--- GIVEN TASK ---
Copy each line below without leaving any out.

--- GIVEN ENTRIES ---
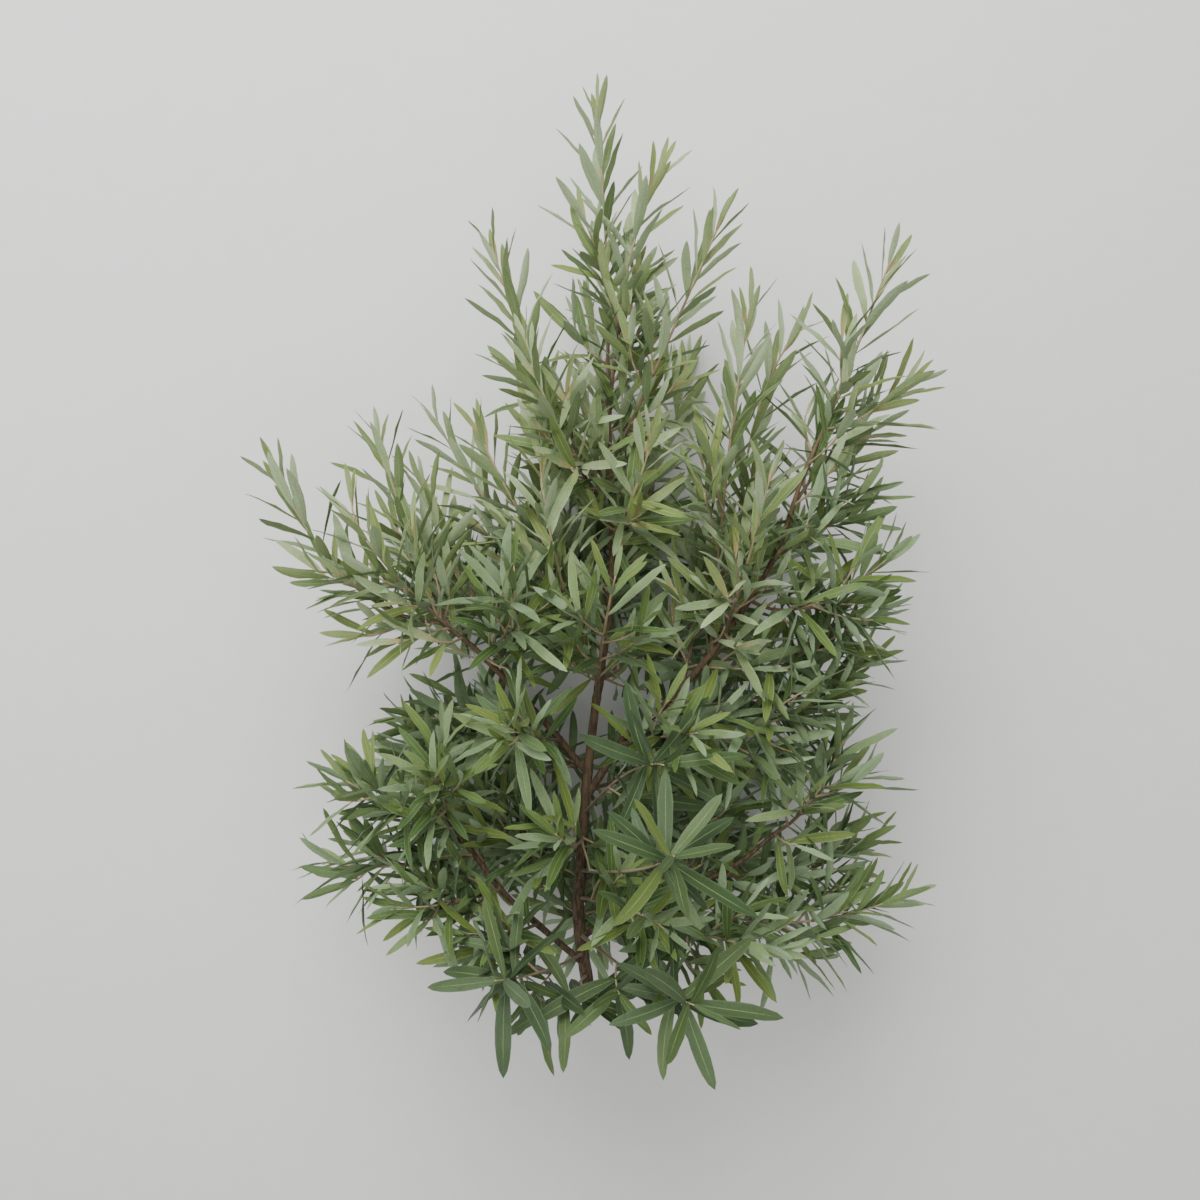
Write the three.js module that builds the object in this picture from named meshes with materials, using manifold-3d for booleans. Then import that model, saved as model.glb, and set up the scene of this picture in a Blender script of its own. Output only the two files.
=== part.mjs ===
// A young sea buckthorn plant, cut at the ground and lying on its side.
// Millimetres. X runs to the plant's right, Y from the cut foot to the leading tip, Z up from the surface it lies on.
// Inside this file the plant is drawn round its own foot: the stem's axis starts at 0, 0, 0 and the surface is at
// z = FLOOR. The last lines move the whole to its resting place, with the origin under its middle.
import * as THREE from 'three';
import { mergeVertices } from 'three/addons/utils/BufferGeometryUtils.js';
import Module from 'manifold-3d';

const wasm = await Module();
wasm.setup();
const { Manifold, Mesh } = wasm;

const FLOOR = -145; // the surface under the lying plant
const GAP = 0.3; // clear space between neighbouring pieces
const TURN = (137.508 * Math.PI) / 180; // turn of each leaf round its twig from the one before
const PLANT_UP = new THREE.Vector3(0, 1, 0); // the way up while it grew
const SKY = new THREE.Vector3(0, 0, 1); // the way up as it lies
const CHORDS = 24; // chords that measure a twig's length
const BLADE_EDGE = 0.35; // rise of a blade's two edges
const BLADE_KEEL = -0.75; // drop of its keel
const LEAVES_IN_SOLIDS = 8.7; // one leaf in so many is a solid
const TWIG_SIDES = 4;
const TWIG_STEPS = 5;
const SIDE_TWIG_SIDES = 3;
const SIDE_TWIG_STEPS = 2;
const TIP_RADIUS = 0.65; // of every twig
const SMOOTH = [0.01, 0.02, 0.04, 0.08]; // corners nearer than this to a plain face are dropped, the least that serves
const CORNER_GAP = 0.0003; // the least distance between two corners of a solid

// Old wood: the places that each branch runs through, and its radius at the start and at the end.
const WOOD = {
  trunk: { from: 5.6, to: 2.2, sides: 10, steps: 12,
    through: [[0, 0, 0], [-12, 82, 0], [-10, 139, 0], [-6, 201, 0], [2, 278, 0], [9, 326, 0],
      [17, 395, 0], [18, 458, 0], [14, 576, 0]] },
  left_limb: { from: 3.4, to: 1.9, sides: 7, steps: 6,
    through: [[-5, 227, 0], [-48, 282, 12], [-101, 343, 30], [-133, 371, 42]] },
  right_limb: { from: 3.8, to: 1.9, sides: 7, steps: 9,
    through: [[-4, 205, 0], [31, 262, 12], [60, 288, 22], [106, 343, 40], [157, 425, 52], [181, 500, 64]] },
  low_left_limb: { from: 3.2, to: 1.8, sides: 7, steps: 6,
    through: [[-7, 44, 0], [-75, 114, 22], [-106, 158, 32], [-132, 199, 42]] },
  low_right_limb: { from: 3.2, to: 1.8, sides: 7, steps: 6,
    through: [[-9, 72, 0], [62, 111, 15], [125, 145, 30], [164, 180, 40]] },
};

// How a twig is leafed: the bare share at its foot, the space between leaves, their angle to the twig at its foot,
// middle and tip, the longest blade, its length over its width, its curl at the foot and at the tip, and the angle,
// share of the twig's length and places of the side twigs, for a long twig and a short one.
const HABITS = {
  young: { bare: 0.06, space: 6.8, angles: [66, 48, 18], longest: 62, slender: 6.9, curls: [-0.14, -0.04],
    fork: 28, reach: 0.2, sides: [[0.2, 0.42], [0.35]], colour: 0x7f8f6a },
  spreading: { bare: 0.15, space: 5.2, angles: [80, 57, 24], longest: 62, slender: 6.8, curls: [-0.16, -0.03],
    fork: 40, reach: 0.3, sides: [[0.36, 0.58], [0.46]], colour: 0x6c7f60 },
  whorled: { bare: 0.8, space: 3, angles: [98, 80, 38], longest: 77, slender: 5.6, curls: [-0.12, -0.02],
    fork: 0, reach: 0, sides: [[], []], colour: 0x55724a },
};

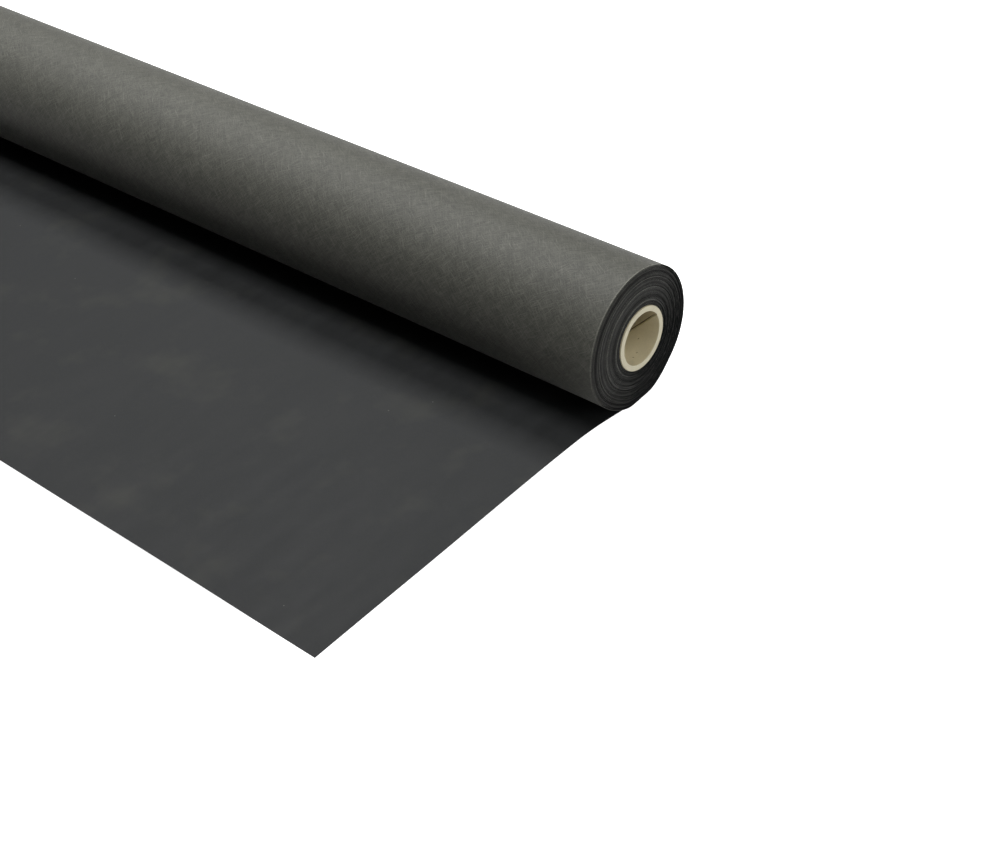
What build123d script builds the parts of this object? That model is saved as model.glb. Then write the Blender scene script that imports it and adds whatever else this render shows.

--- OUTPUT BELOW ---
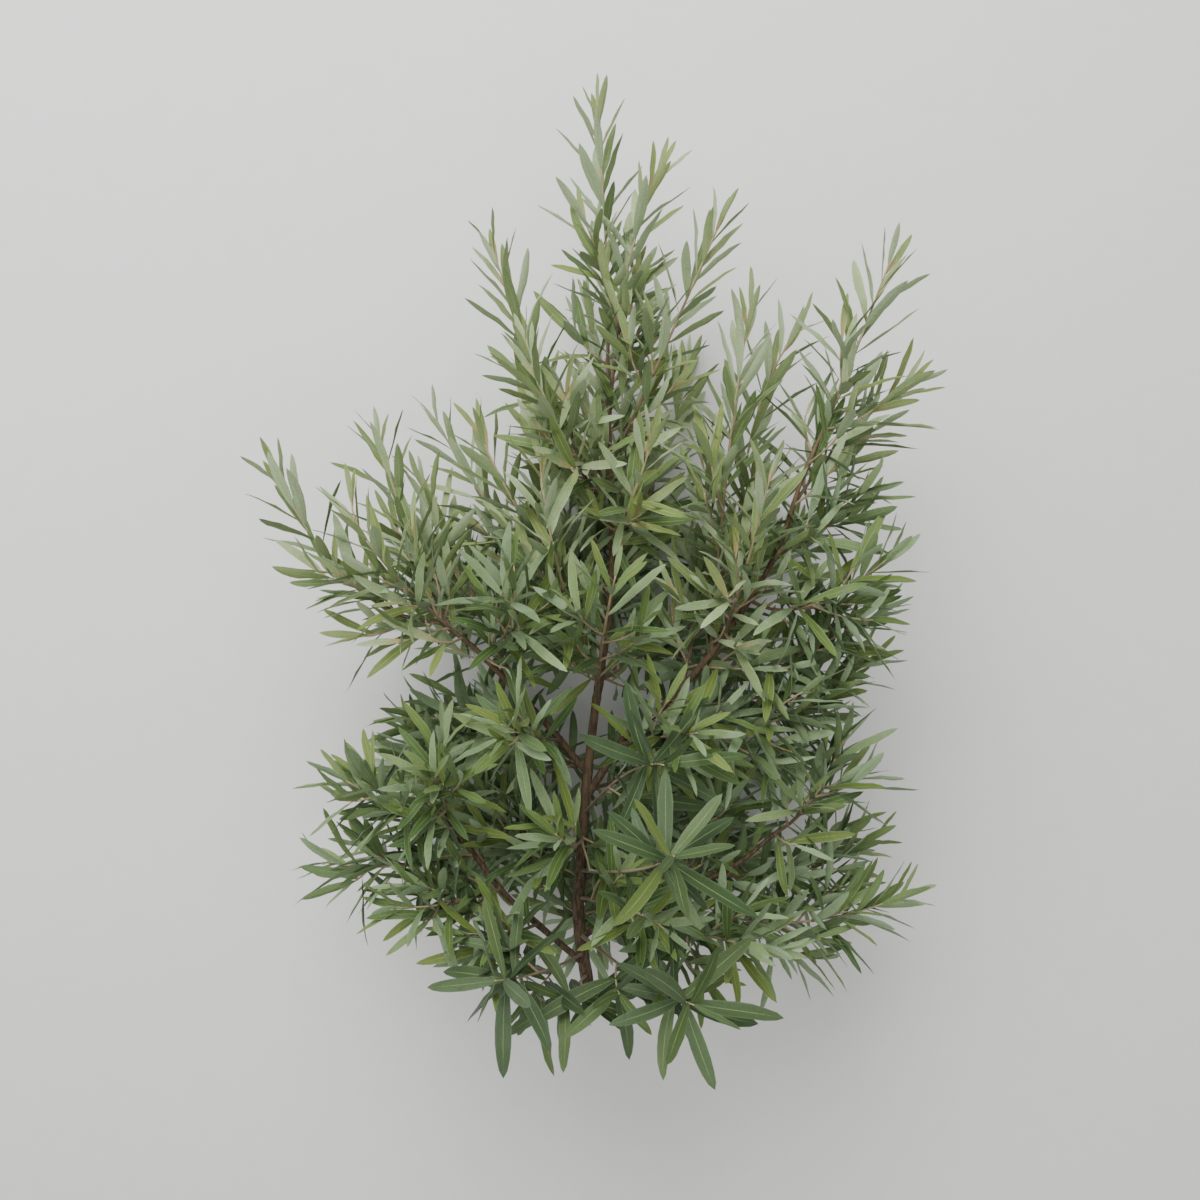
Write the three.js module that builds the object in this picture from named meshes with materials, using manifold-3d for booleans. Then import that model, saved as model.glb, and set up the scene of this picture in a Blender script of its own. Output only the two files.
=== part.mjs ===
// A young sea buckthorn plant, cut at the ground and lying on its side.
// Millimetres. X runs to the plant's right, Y from the cut foot to the leading tip, Z up from the surface it lies on.
// Inside this file the plant is drawn round its own foot: the stem's axis starts at 0, 0, 0 and the surface is at
// z = FLOOR. The last lines move the whole to its resting place, with the origin under its middle.
import * as THREE from 'three';
import { mergeVertices } from 'three/addons/utils/BufferGeometryUtils.js';
import Module from 'manifold-3d';

const wasm = await Module();
wasm.setup();
const { Manifold, Mesh } = wasm;

const FLOOR = -145; // the surface under the lying plant
const GAP = 0.3; // clear space between neighbouring pieces
const TURN = (137.508 * Math.PI) / 180; // turn of each leaf round its twig from the one before
const PLANT_UP = new THREE.Vector3(0, 1, 0); // the way up while it grew
const SKY = new THREE.Vector3(0, 0, 1); // the way up as it lies
const CHORDS = 24; // chords that measure a twig's length
const BLADE_EDGE = 0.35; // rise of a blade's two edges
const BLADE_KEEL = -0.75; // drop of its keel
const LEAVES_IN_SOLIDS = 8.7; // one leaf in so many is a solid
const TWIG_SIDES = 4;
const TWIG_STEPS = 5;
const SIDE_TWIG_SIDES = 3;
const SIDE_TWIG_STEPS = 2;
const TIP_RADIUS = 0.65; // of every twig
const SMOOTH = [0.01, 0.02, 0.04, 0.08]; // corners nearer than this to a plain face are dropped, the least that serves
const CORNER_GAP = 0.0003; // the least distance between two corners of a solid

// Old wood: the places that each branch runs through, and its radius at the start and at the end.
const WOOD = {
  trunk: { from: 5.6, to: 2.2, sides: 10, steps: 12,
    through: [[0, 0, 0], [-12, 82, 0], [-10, 139, 0], [-6, 201, 0], [2, 278, 0], [9, 326, 0],
      [17, 395, 0], [18, 458, 0], [14, 576, 0]] },
  left_limb: { from: 3.4, to: 1.9, sides: 7, steps: 6,
    through: [[-5, 227, 0], [-48, 282, 12], [-101, 343, 30], [-133, 371, 42]] },
  right_limb: { from: 3.8, to: 1.9, sides: 7, steps: 9,
    through: [[-4, 205, 0], [31, 262, 12], [60, 288, 22], [106, 343, 40], [157, 425, 52], [181, 500, 64]] },
  low_left_limb: { from: 3.2, to: 1.8, sides: 7, steps: 6,
    through: [[-7, 44, 0], [-75, 114, 22], [-106, 158, 32], [-132, 199, 42]] },
  low_right_limb: { from: 3.2, to: 1.8, sides: 7, steps: 6,
    through: [[-9, 72, 0], [62, 111, 15], [125, 145, 30], [164, 180, 40]] },
};

// How a twig is leafed: the bare share at its foot, the space between leaves, their angle to the twig at its foot,
// middle and tip, the longest blade, its length over its width, its curl at the foot and at the tip, and the angle,
// share of the twig's length and places of the side twigs, for a long twig and a short one.
const HABITS = {
  young: { bare: 0.06, space: 6.8, angles: [66, 48, 18], longest: 62, slender: 6.9, curls: [-0.14, -0.04],
    fork: 28, reach: 0.2, sides: [[0.2, 0.42], [0.35]], colour: 0x7f8f6a },
  spreading: { bare: 0.15, space: 5.2, angles: [80, 57, 24], longest: 62, slender: 6.8, curls: [-0.16, -0.03],
    fork: 40, reach: 0.3, sides: [[0.36, 0.58], [0.46]], colour: 0x6c7f60 },
  whorled: { bare: 0.8, space: 3, angles: [98, 80, 38], longest: 77, slender: 5.6, curls: [-0.12, -0.02],
    fork: 0, reach: 0, sides: [[], []], colour: 0x55724a },
};

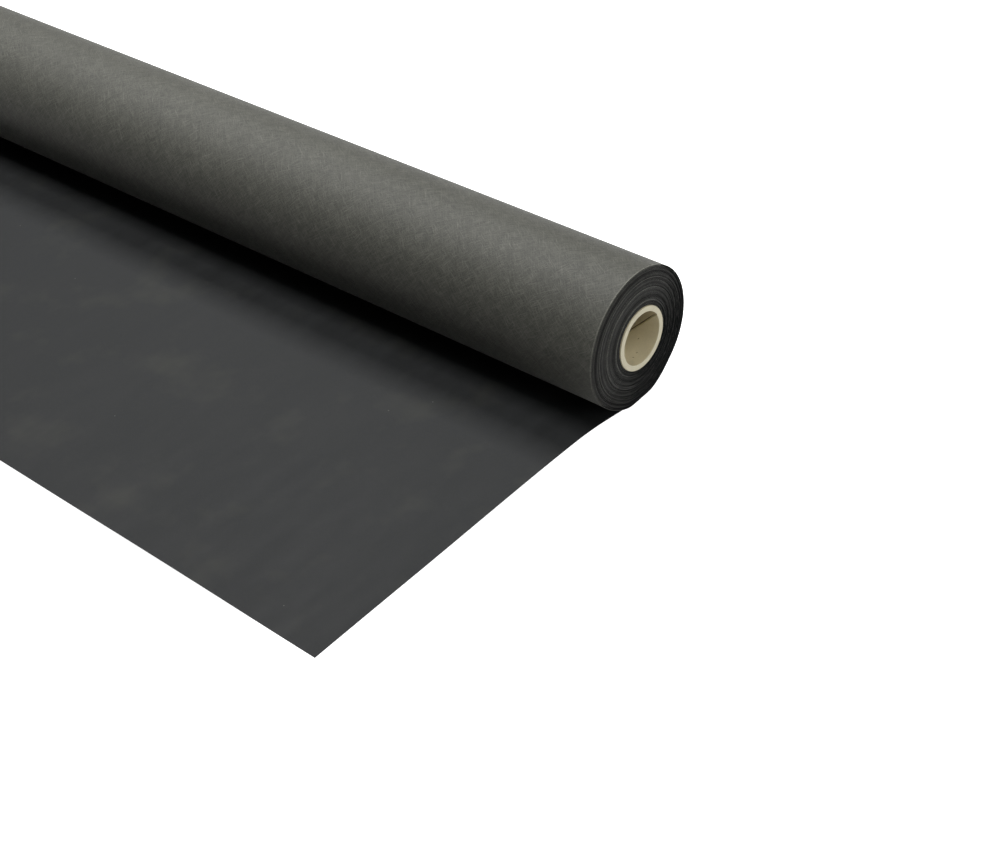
What build123d script builds the parts of this object? That model is saved as model.glb. Then write the Blender scene script that imports it and adds whatever else this render shows.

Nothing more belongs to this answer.